После дня тяжелых боев мы отступаем для отдыха в Рейхсхоф. Здесь происходит переформирование. Никто теперь точно не знает, в каком подразделении он служит. Остатки нашего эскадрона перетасованы в некое подобие боевой группы, которой командует штаб батальона, а в Инстербурге в наши поредевшие ряды вливается тонкий ручеек пополнения.
К моей великой радости, в их числе оказывается мой старый друг Вольдемар. Он окончил курсы младших офицеров и теперь носит положенные его новому рангу знаки отличия. Сначала его хотели отправить куда-то еще, но он добился перевода в свою старую часть и теперь будет командовать отрядом. Он искренне удивлен, что мы с Фрицем Хаманном все еще в боевом строю, однако не скрывает своей радости по этому поводу. Он говорит, что наш обер-лейтенант — наш Князь — якобы подал документы, чтобы нас обоих представили к самой высокой награде, однако после его гибели 5р/е55 не передал их дальше по инстанциям. Это он узнал от Репы, вместе с которым выздоравливал после ранения в одном лазарете. Нам ничего про это неизвестно, но, с другой стороны, стоит ли чему удивляться? Можно подумать, мы не знаем, как это часто бывает, когда постоянно зависишь от того, что думает о тебе начальство. Главное для нас совсем в другом — и Фриц в этом полностью со мной согласен — любой ценой остаться в живых в этой проклятой войне. До сих пор это нам удавалось, и думаю, что с божьей помощью так будет до самого ее окончания. Увы, это счастье обошло стороной нашего товарища Вольдемара.

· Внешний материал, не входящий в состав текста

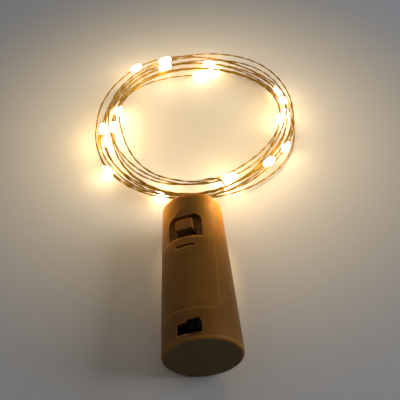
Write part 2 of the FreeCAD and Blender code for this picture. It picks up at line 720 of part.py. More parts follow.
def make_switch():
    """Slide switch: bent frame, base with three pins, knob and the finger it carries."""
    along = ("slot_middle - frame_width / 2", "slot_middle + frame_width / 2")
    outer = block("frame_outside", mirrored("frame_length / 2"), along, ("board_top", "frame_top"))
    inner = block("frame_inside", mirrored("(frame_length / 2 - frame_sheet)"),
                  ("%s + frame_sheet" % along[0], "%s - frame_sheet" % along[1]),
                  ("board_top - overrun", "frame_top - frame_sheet"))
    reach = "(knob_place + stem_side / 2 + stem_gap)"
    window = block("frame_window", mirrored(reach),
                   ("slot_middle - stem_side / 2 - stem_gap", "slot_middle + stem_side / 2 + stem_gap"),
                   ("board_top", "frame_top + overrun"))
    finish(cut("switch_frame", cut("frame_box", outer, inner), window), "switch_frame")

    inside = ("%s + frame_sheet + stem_gap" % along[0], "%s - frame_sheet - stem_gap" % along[1])
    plate = block("base_plate", mirrored("(frame_length / 2 - frame_sheet - stem_gap)"), inside,
                  ("board_top", "board_top + switch_base_height"))
    pin_places = ["%d * pin_pitch" % step for step in (-1, 0, 1)]

    def pin(name, middle, side, thickness, low, high):
        return block(name, ("%s - %s" % (middle, side), "%s + %s" % (middle, side)),
                     ("slot_middle - %s" % thickness, "slot_middle + %s" % thickness), (low, high))
    low = "board_under - pin_tail"
    high = "board_top + switch_base_height + pin_head"
    pins = [pin("pin_%d" % number, middle, "pin_width / 2", "pin_sheet / 2", low, high)
            for number, middle in enumerate(pin_places, start=1)]
    bores = [pin("base_bore_%d" % number, middle, "pin_width / 2", "pin_sheet / 2", low, high)
             for number, middle in enumerate(pin_places, start=1)]
    finish(cut("switch_base", plate, fuse("base_bores", *bores)), "switch_base")
    finish(fuse("switch_pins", *pins), "switch_pins")

    board = block("board_plate", mirrored("board_half_width"), ("board_start", "board_end"),
                  ("board_under", "board_top"))
    holes = [pin("board_bore_%d" % number, middle, "(pin_width / 2 + stem_gap)", "(pin_sheet / 2 + stem_gap)",
                 low, high) for number, middle in enumerate(pin_places, start=1)]
    finish(cut("circuit_board", board, fuse("board_bores", *holes)), "circuit_board")
    finish(make_pad("resistor",
                    ("-resistor_place - resistor_length / 2", "-resistor_place + resistor_length / 2"),
                    ("board_end - 2 * resistor_width", "board_end - resistor_width"),
                    ("board_top", "board_top + resistor_height")), "resistor")

    handle = block("knob_handle", ("knob_place - knob_length / 2", "knob_place + knob_length / 2"),
                   ("slot_middle - knob_width / 2", "slot_middle + knob_width / 2"),
                   ("frame_top + stem_gap", "%s + knob_proud" % surface_height("slot_start")))
    top = size("%s + knob_proud" % surface_height("slot_start"))
    handle = fillet("knob_handle_round", handle, "knob_edge", lambda edge, middle: abs(middle.z - top) < NEAR)
    stem = block("knob_stem", ("knob_place - stem_side / 2", "knob_place + stem_side / 2"),
                 ("slot_middle - stem_side / 2", "slot_middle + stem_side / 2"),
                 ("frame_top - frame_sheet - slider_height", "frame_top + 2 * stem_gap"))
    slider = block("knob_slider", ("knob_place - slider_length / 2", "knob_place + slider_length / 2"),
                   ("slot_middle - slider_width / 2", "slot_middle + slider_width / 2"),
                   ("slider_top - slider_height", "slider_top"))
    finish(fuse("switch_knob", handle, stem, slider), "switch_knob")
    finger_low = "(board_top + switch_base_height + pin_head + stem_gap)"
    finger = make_pad("switch_finger", ("knob_place - pin_pitch / 2 - pin_width",
                                        "knob_place + pin_pitch / 2 + pin_width"),
                      ("slot_middle - pin_sheet", "slot_middle + pin_sheet"),
                      (finger_low, "slider_top - slider_height"))
    finish(finger, "switch_finger")


def make_plug():
    """Moulded bush that grips the string's wire in the small face."""
    maker = BodyMaker("wire_bush")
    profile = maker.polygon(maker.sketch("YZ_Plane"), [
        ("plug_start", "0"), ("plug_start", "plug_flange_radius"),
        ("case_length - end_wall", "plug_flange_radius"), ("case_length - end_wall", "exit_radius"),
        ("case_length", "exit_radius"), ("case_length", "plug_nozzle_radius"),
        ("case_length + plug_proud", "plug_nozzle_radius"), ("case_length + plug_proud", "0")])
    maker.revolve("bush_turn", profile)
    finish(maker.body, "wire_bush")


def feature_of(name, shape, placement=FreeCAD.Placement()):
    """Keep a shape made by formula as a named sub-part."""
    item = doc.addObject("Part::Feature", name)
    item.Shape = shape
    item.Placement = placement
    item.Label = name
    PIECES.append(item)
    return item


def rounded_route(points, label):
    """Join straight runs with tangent arcs that are as large as the runs allow."""
    edges = []
    start = points[0]
    radii = []
    for before, corner, after in zip(points, points[1:], points[2:]):
        inward = (corner - before).normalize()
        outward = (after - corner).normalize()
        half_turn = inward.getAngle(outward) / 2
        trim = ARC_SHARE * min((corner - before).Length, (after - corner).Length)
        radii.append(trim / math.tan(half_turn))
        first = corner - inward * trim
        last = corner + outward * trim
        middle_way = (outward - inward).normalize()
        middle = corner + middle_way * (radii[-1] / math.cos(half_turn) - radii[-1])
        edges.append(Part.LineSegment(start, first).toShape())
        edges.append(Part.Arc(first, middle, last).toShape())
        start = last
    edges.append(Part.LineSegment(start, points[-1]).toShape())
    print("%s bend radii in mm: %s" % (label, ", ".join("%.1f" % radius for radius in radii)))
    return Part.Wire(edges)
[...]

28 июля. Вольдемара не узнать, так сильно изменился. Теперь у него на рукаве нашивка, на него возложена большая ответственность, и он должен личным примером вдохновлять на бой новобранцев. Чего он, однако, не делает. Он вечно нервничает и чего-то опасается. И хотя он пытается прятать этот свой страх от окружающих, меня не проведешь. И мне понятно, что с ним творится, — слишком долго мой друг отсутствовал на передовой и потому успел забыть, что такое война. И вот теперь он вынужден вновь привыкать к ней — привыкать к тому, что вокруг нас царит смерть, и вместе с тем не прятать голову в песок.
Как-то раз, когда мы с боем шли через лес, где окопался враг, Вольдемар куда-то пропал. В конечном итоге мы были вынуждены отступить по причине мощного ответного огня противника, и тогда я обнаружил моего товарища. Он прятался в том же самом укрытии, что и в начале нашей атаки. Размышляя над этим, прихожу к выводу, что у него было предчувствие насчет того, что вот-вот должно было случиться с ним.
Несколько дней спустя на местном спиртзаводе мы разжились несколькими бутылками шнапса и после боя осушили их до дна. Во время нашей попойки Вольдемар говорил какие-то странные вещи, которые я тогда принял за обыкновенные пьяные сентиментальные разглагольствования. Он много рассказывал о своем друге Фрице Кошински, который погиб, когда мы пытались удержать наши позиции на никопольском плацдарме. А еще он рассказывал нам про свою бабушку, что она умерла, но он якобы слышал звон погребальных колоколов, хотя ее уже давно нет в живых. Этот разговор вспомнился мне на следующий день утром, когда буквально на моих глазах Вольдемара скосила вражеская пулеметная очередь. Юный родственник нашего бывшего командира также отдал жизнь за фюрера, народ и отечество, как то принято писать в некрологах.
5 августа. В тот вечер нас сменил на позициях другой отряд, и остаток ночи мы провели в пути. Утром мы заняли пустующий дом на Щучинском плацдарме, и я весь день провел, отдыхая и набираясь сил. В Галиции на складах есть все, что только пожелает солдатская душа. Мы, можно сказать, катаемся как сыр в масле. Боеприпасов, которых раньше вечно не хватало, здесь хоть отбавляй, и мы затариваемся ими под самую завязку. Да, что там мы! Здесь есть чем разжиться даже отрядам, вооруженным противотанковыми ружьями, которые поражают танки с малого расстояния.